Post Holiday Adjustments

I love holidays.  It isn’t that I don’t love my job, its just that I REALLY love holidays. The best ones are when you are with friends or family.  This year I had the good fortune to have some dear friends involved in the Thailand adventure.  Elephants, Thai food, a few adult beverages, Thai food, lounging by the pool and on the beach, Thai food, and loads of laughter were involved.

Unfortunately the job fair was not nearly as successful as the holiday.  No job, so off to the Search fair in London in a few weeks.  I remain positive.

Now, I am trying to readjust to this working thing.  First of all, jet lag does not contribute to coherent planning – on any topic.  If I nod off while writing this don’t wake me up.  Forgot my room keys at home.  Thank goodness for library assistants. Couldn’t remember my password for the computer or my email at school. Then the students seem to think I remember what books are in the library.  There are only 2,360 now but I am not sure I every knew the name of them all.

The notes I made on the final project while in transit (including the fun-filled 12 hour layover in Doha Airport) don’t seem to make much sense today.  If I could just read the writing or interpret the abbreviations I used while typing.  What do you think “arct dis total” might mean?

My cupboards are bare so I must go to the store.  I hope I have the correct currency in my wallet.  I did try to buy a lunch ticket with Qatar coins.  They look alike to me.

I have a to-do list:  create PLN (I do remember that now);  create documents for 5th grad assignment (final project for course 5); sort at least one plastic bin a week to decide what you really need to keep;  lesson plans.  What is all that about?  Where is my pina colada?  Where is the sunscreen?  Why am I wearing a sweater and a scarf around my neck?

What to do, what to do?????

I have been thinking about course 5 for a couple of weeks.  Working without any technology is going to be tricky.  Hopefully we will have access to a few laptops after the Winter Break and maybe even a desktop.

Temporary library meeting area.

My unit is going to be on rebuilding the library.  I plan on having the fifth graders to design the library of their dreams.  Because of the lack of technology at school I am going for a flipped lesson.
*View websites, listed by  me.  They will show a variety of school libraries and some will discuss trends in libraries.  They will be encouraged to find other sites.
*Interview students, parents, teachers, and of course, the librarian to get their ideas of what to include.
*Create a word document, to be saved to their server account and on a memory stick, with brainstormed ideas and also a bibliography of sites viewed.
*At some point they will look at library furniture, such as shelving, tables, and couches.
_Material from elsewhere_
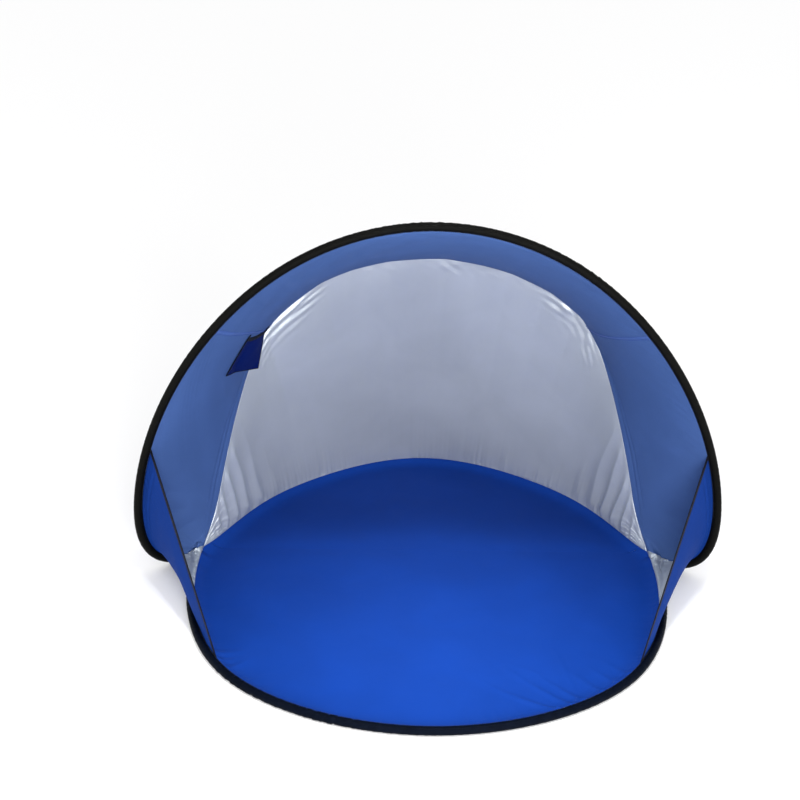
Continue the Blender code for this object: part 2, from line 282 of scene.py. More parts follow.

Then, during library sessions:
*they will get in groups to discuss their ideas.  Some ma have sketches they want to share
*sketch the layout for their dream library
*using pencil & paper or a software program such as Sketch-up
*conference with me on ideas/sketch
*prepare a final drawing of the layout to include in their “portfolio”
*prepare a document (or power point or prezi) with ideas about furniture, etc. that can be included in their portfolio
*prepare their bibliography and a statement supporting their ideas, to be included in their portfoliio.

Portfolio:  can be electronic or hard-copy.  If electronic it will need to be put on a memory stick to turn in to me.  This would be the best option but will be more difficult because of the lack of hardware at school right now. We will have an “Design Tea” at the end of the project.  I will invite the director, board members, teachers and parents come.  Ideally we will have 1 to 1 laptops on that day so each child can display their work electronically.

I have asked all the students if they have computers and internet access at home.  All do, but many said their connection was often slow.

I might try to Skype an architect that has done school library projects.  This could be tricky as I would have to book a classroom in order to have a projector and screen.  Not to mention finding an architect that would stay up late or get up really early to talk to us.  More thought on that will be required.

The objectives here would be getting students to research data for a specific purpose; learn and utilize interviewing techniques in order to get specific date; and to use technology tools to enhance their final project.  Along the way, I hope to see their creativity blossom and unique ideas come forth.  It would be fun to see the director and board use some of their ideas in the new building.



During the Thanksgiving Holiday break and friend and I met up with other friends in London.  It was Cindee’s first time there, so I had a great time seeing her face as she came across the fabulous sights (including her first view of Victoria Station).  The big treat for the trip was going to see the musical “Wicked”.  Let me confess, I don’t really like musicals (even though I have a drama minor).  However, if you get a chance, you MUST go see this show.  Absolutely a feast for the senses.  The sets, the lighting, and the costumes enhanced the great dancing and AMAZING voices.  What struck me from the start was that somewhere along the lives of the set, lighting, costume designers lives someone must have said, “You are so good at that, you should try to do that for a living.”  Or at least oohed and aahed at their efforts.  Then, after the sets, lighting, and costumes were designed, some talented souls had to turn designs into reality.  Another gifted group.

That led me to consider how well I do in encouraging students creative efforts.  I read Doug Johnson’s blog article “10 Ways to Encourage Creativity in Your Library”.  His 10 ways are so simple one wonders why they aren’t used by everyone – all the time.  I felt a bit uneasy reading them though.  I saw myself squelching creative moments during past conversations with students.  I am vowing to try harder to not judge the creativity as long as the purpose of the assignment as been met.  I might even be willing to realize the assignment was boring and needed creativity.

All this reflection on my teaching and reading about better ways of connecting with students and then actually changing things has been tougher than I thought it would be.  I always thought I was pretty good at making lessons that were interesting.  Now I know that I have a long way to go.  In the meantime I do so hope that one of the children that comes through my doors will be encouraged enough by me to continue heading down a creative path.  What a “Wicked” thought.